24. Accordingly, the promotees have filed a cross objection. In this connection learned counsel relied on a decision of the Hon'ble Apex Court in the case of Ajit Kumar Rath-vs- State of Orissa, 1999 (9) SCC 596 paras 9, 35 and 36 wherein it was observed that in view of the relevant Rules, the promotees shall rank senior to direct recruits appointed in the same year.

25. Another point that has been urged in the cross objection is that learned single judge erred in not granting the financial benefits to the promotees. Learned counsel submitted that when promotions are effected from an earlier date retrospectively, benefits flowing there from including monitory benefits must be extended to an officer who has been wrongly denied promotion earlier. In this connection, learned counsel relied on the following three decisions of the Hon'ble Apex Court:

(i) Mahmood Hasan -vs- State of Uttar Pradesh (supra) para 23;
(ii) State of Andhra Pradesh -vs- KVL Narashimha Rao, 1999 (4) SCC 181, paras 4 & 5.
(iii) Ramesh Kumar-vs.-Union of India, AIR 2015 SC 2904, paras 10 & 13.

26. In response to the contention of the direct recruits that the promotees' second writ petition being WP No. 21394 (W) of 2000, is barred by Order II Rule 2 of the Code of Civil Procedure, by reason of the promotees having filed an earlier petition being WP No. 21002 (W) of 1998 which they subsequently withdrew, Mr Gupta submitted that in the earlier writ application the promotees ventilated their grievance in respect of a separate cause of action namely, action of the municipal authorities to compel them to take an examination for the purpose of promotion to higher posts. The said cause of action has no connection with the cause of action ventilated in the second writ petition.

27. The cause of action in the second writ application is a challenge to the illegal appointment of the direct recruits thereby depriving the promotees of the timely promotion and seniority. However, further while disposing of the first writ application, this court made it clear that this court has not gone into the merits of the matter. It is submitted that the decisions cited in this regard on behalf of the direct recruits are completely distinguishable on facts and have no manner of application to the facts of the present case. In this connection Mr. Gupta relied on a decision of the Hon'ble Supreme Court in the case of Bengal Waterproof Ltd.

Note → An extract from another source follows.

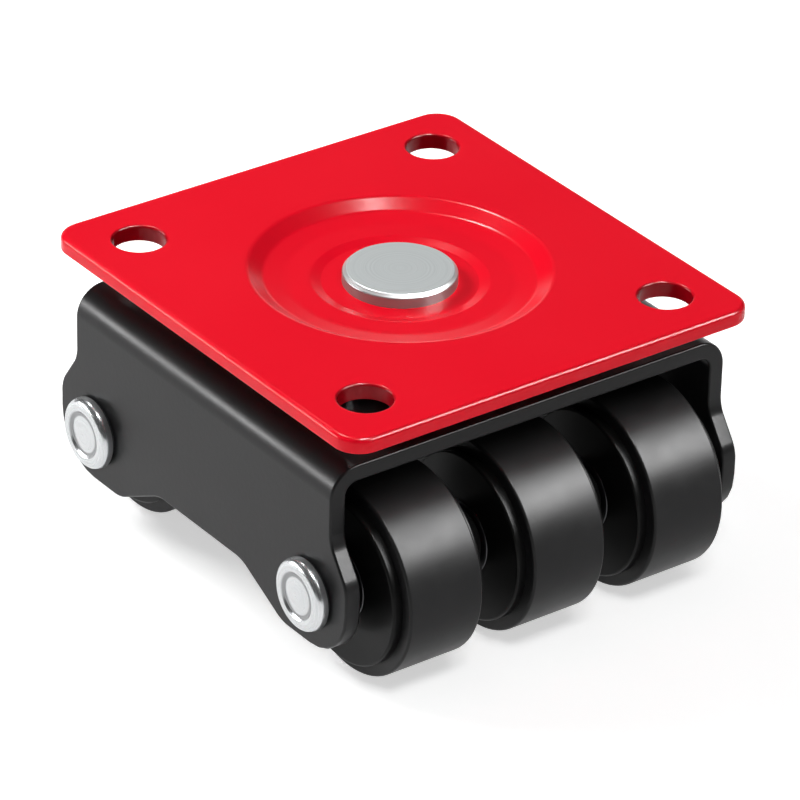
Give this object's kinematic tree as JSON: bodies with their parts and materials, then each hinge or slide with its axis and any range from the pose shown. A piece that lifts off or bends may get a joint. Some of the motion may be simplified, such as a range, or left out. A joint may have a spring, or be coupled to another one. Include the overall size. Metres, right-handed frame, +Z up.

-vs- Bombay Waterproof Manufacturing Company, 1997 (1) SCC 99, paras 7, 8 and 10, in support of his submission that if the earlier suit and the subsequent suit are not based on the same cause of action and unless there is identity of causes of action in both the suits, the bar of Order II Rule 2 is not attracted. He also relied on a decision of this court in the case of Gora Chand Haldar-vs-Basanta Kumar Haldar, 15 CLJ 258 at p.261.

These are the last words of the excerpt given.